The master plan aims to resolve long-standing challenges through revolutions in urban landscape architecture, housing and heritage preservation, shifting from a "preserve and renovate" mindset to one of "value reconstruction."
These efforts will create a new planning structure, unlock land resources, generate new value, remove infrastructure bottlenecks and move toward a green, smart and sustainable city.
Restructuring will focus on areas inside Ring Road 3, with priority given to zones within Ring Roads 1 and 2.
This process will closely link to the preservation and restoration of areas and structures with historical, cultural and architectural value, such as the Ba Dinh political-administrative center, Hoan Kiem Lake and its surroundings, the Old Quarter, the French Quarter, West Lake and adjacent areas and the Red River riverside landscape axis.

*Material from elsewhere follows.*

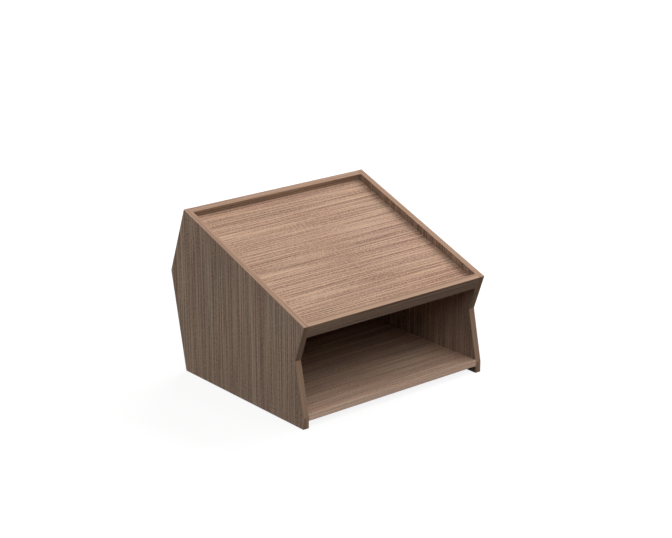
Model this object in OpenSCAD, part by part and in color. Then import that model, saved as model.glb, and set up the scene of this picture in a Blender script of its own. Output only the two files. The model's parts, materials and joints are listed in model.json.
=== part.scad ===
// Desktop book drop box. Two angled side panels stand on the floor and carry a raised shelf, a closed
// back in two leaning panels, a front rail and a sloping top panel. The top panel is sunk between the
// rail, the back and the side panels, so it is the floor of a tray, and the front under the rail is
// an open bay. Every board is laminated particle board, with a thin band on each edge that shows.
// Millimetres. X is the width, Y runs from the open front to the back, and Z is up. The origin is on
// the floor, under the middle of the overall box.

/* [Overall] */
// Width over the two side panels
width = 600; // [460:10:900]
// Depth of a side panel along the floor
base_depth = 500; // [480:5:520]
// Height of the rear top corner
height = 450; // [440:5:470]

/* [Side profile] */
// Slope of the top, and lean of the edges that are square to it
slope_angle = 20; // [17:0.5:21]
// Lean of the lower front and rear edges
lower_lean = 12; // [10:0.5:14]
// Length of the sloping top edge
slope_length = 528; // [516:2:536]
// Length of the front edge from the sloping top down to the recess
front_upper_length = 104; // [90:2:116]
// Height of the bend in the back
back_bend_height = 268; // [240:4:290]

/* [Boards] */
// Thickness of every board
board = 18; // [16:0.5:19]
// Depth of the tray below its rims
tray_depth = 18; // [10:1:24]
// Gap between the floor and the shelf
shelf_gap = 19; // [10:1:40]
// Thickness of the edge bands
band = 1; // [0.6:0.2:2]

/* [Joinery] */
// Diameter of the dowels
dowel_d = 8; // [6:1:8]
// Length of a dowel
dowel_length = 35; // [30:1:40]
// Radial room round a dowel
dowel_fit = 0.05; // [0.02:0.01:0.1]
// Diameter of the cam discs
cam_d = 15; // [12:0.5:15]
// Distance from a board's end to the middle of its cam discs
cam_inset = 34; // [30:1:40]

/* [Hidden] */
$fn = 48;

// Directions in the side view, as [y, z]
up_slope = [cos(slope_angle), sin(slope_angle)];
off_slope = [-sin(slope_angle), cos(slope_angle)];

// Corners of the side profile, measured from the toe, then moved so that the box is centred in Y
rear_bend = [base_depth + back_bend_height * tan(lower_lean), back_bend_height];
rear_top = rear_bend + (height - back_bend_height) / cos(slope_angle) * off_slope;
front_top = rear_top - slope_length * up_slope;
front_recess = front_top - front_upper_length * off_slope;
toe_height = front_recess.y - front_recess.x / tan(lower_lean);
middle = [(front_top.x + rear_bend.x) / 2, 0];
profile = [
    for (corner = [[0, 0], [base_depth, 0], rear_bend, rear_top, front_top, front_recess, [0, toe_height]])
        corner - middle
];
BEND = 2;
EDGES = ["bottom", "back_lower", "back_upper", "top", "front_upper", "front_lower", "toe"];
front_y = profile[0].x;
rear_y = profile[1].x;

// Width between the side panels, and half of it
clear_width = width - 2 * board;
inner_x = clear_width / 2;

// Heights in the frame of the slope, where the rims are at 0
tray_floor = -tray_depth;
rail_height = tray_depth + board;
top_middle = tray_floor - board / 2;
rail_bottom = -rail_height;
shelf_top = shelf_gap + board;
shelf_middle = shelf_gap + board / 2;

// How deep a dowel goes into a board's face and into its end, with a little air past each tip
dowel_in_face = 12;
dowel_in_end = dowel_length - dowel_in_face;
dowel_air = 0.5;
dowel_chamfer = 1;

// Cam disc and the bolt that it pulls
cam_height = 13.5;
cam_air = 0.1;
cam_hollow_r = 5;
cam_head_window = 7;
cam_neck_slot = 4.6;
recess_length = 9;
recess_width = 1.4;
recess_depth = 2.5;
bolt_thread_r = 2.5;
bolt_thread_length = 11;
bolt_shank_r = 3.4;
bolt_bore_r = 4;
bolt_neck_r = 1.9;
bolt_neck_length = 6.5;
bolt_head_r = 3.2;
bolt_head_length = 3;

// Flat beech biscuits in the mitre of the back
biscuit_length = 56;
biscuit_width = 23;
biscuit_thickness = 4;
biscuit_air = 0.2;
biscuit_r = (pow(biscuit_length / 2, 2) + pow(biscuit_width / 2, 2)) / biscuit_width;

// Places of the joints along the boards
shelf_cam_places = [front_y + 60, rear_y - 80];
shelf_dowel_places = [for (place = shelf_cam_places) place + 32 * sign(-place)];
top_cam_places = [board + 64, slope_length - board - 64];
top_dowel_places = [board + 96, slope_length / 2, slope_length - board - 96];
rail_dowel_heights = [-rail_height / 4, -rail_height * 3 / 4];
upper_back_length = norm(rear_top - rear_bend);
upper_back_dowel_heights = [for (part = [0.3, 0.56, 0.82]) -upper_back_length * part];
lower_back_length = norm(rear_bend - [base_depth, 0]);
lower_back_dowel_heights = [for (part = [0.22, 0.52, 0.82]) lower_back_length * part];
long_joint_places = [for (part = [-0.75, -0.25, 0.25, 0.75]) part * inner_x];

laminate = [0.62, 0.51, 0.44];
laminate_light = [0.68, 0.56, 0.49];
edge_tone = [0.66, 0.54, 0.47];
beech = [0.80, 0.66, 0.48];
zinc = [0.66, 0.67, 0.69];
steel = [0.75, 0.76, 0.78];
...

In parallel, the city proposes residential restructuring through inner-city population decongestion.
Residents subject to relocation will receive flexible resettlement options, partly on site and partly in new urban areas at growth poles such as Dong Anh, Gia Lam and Hoa Lac. These areas will receive synchronized and modern investment with full social infrastructure to ensure higher living standards.
The city will also focus on addressing traffic congestion, urban flooding, environmental pollution and food safety through fundamental solutions.
Interregional road and rail connections, river-crossing bridges, radial routes and ring roads will undergo expansion and integration within the overall plan to ensure spatial coherence and development efficiency.
In terms of resources, total capital demand for 2026–2045 is estimated at about VND64.84 quadrillion (US$2.5 trillion).
Of this amount, the 2026–2035 period will require about VND14.5 quadrillion ($556.4 billion), while 2036–2045 will require about VND50.34 quadrillion ($1.9 trillion), with private sector and social resources playing a leading role alongside public investment in essential infrastructure and social welfare.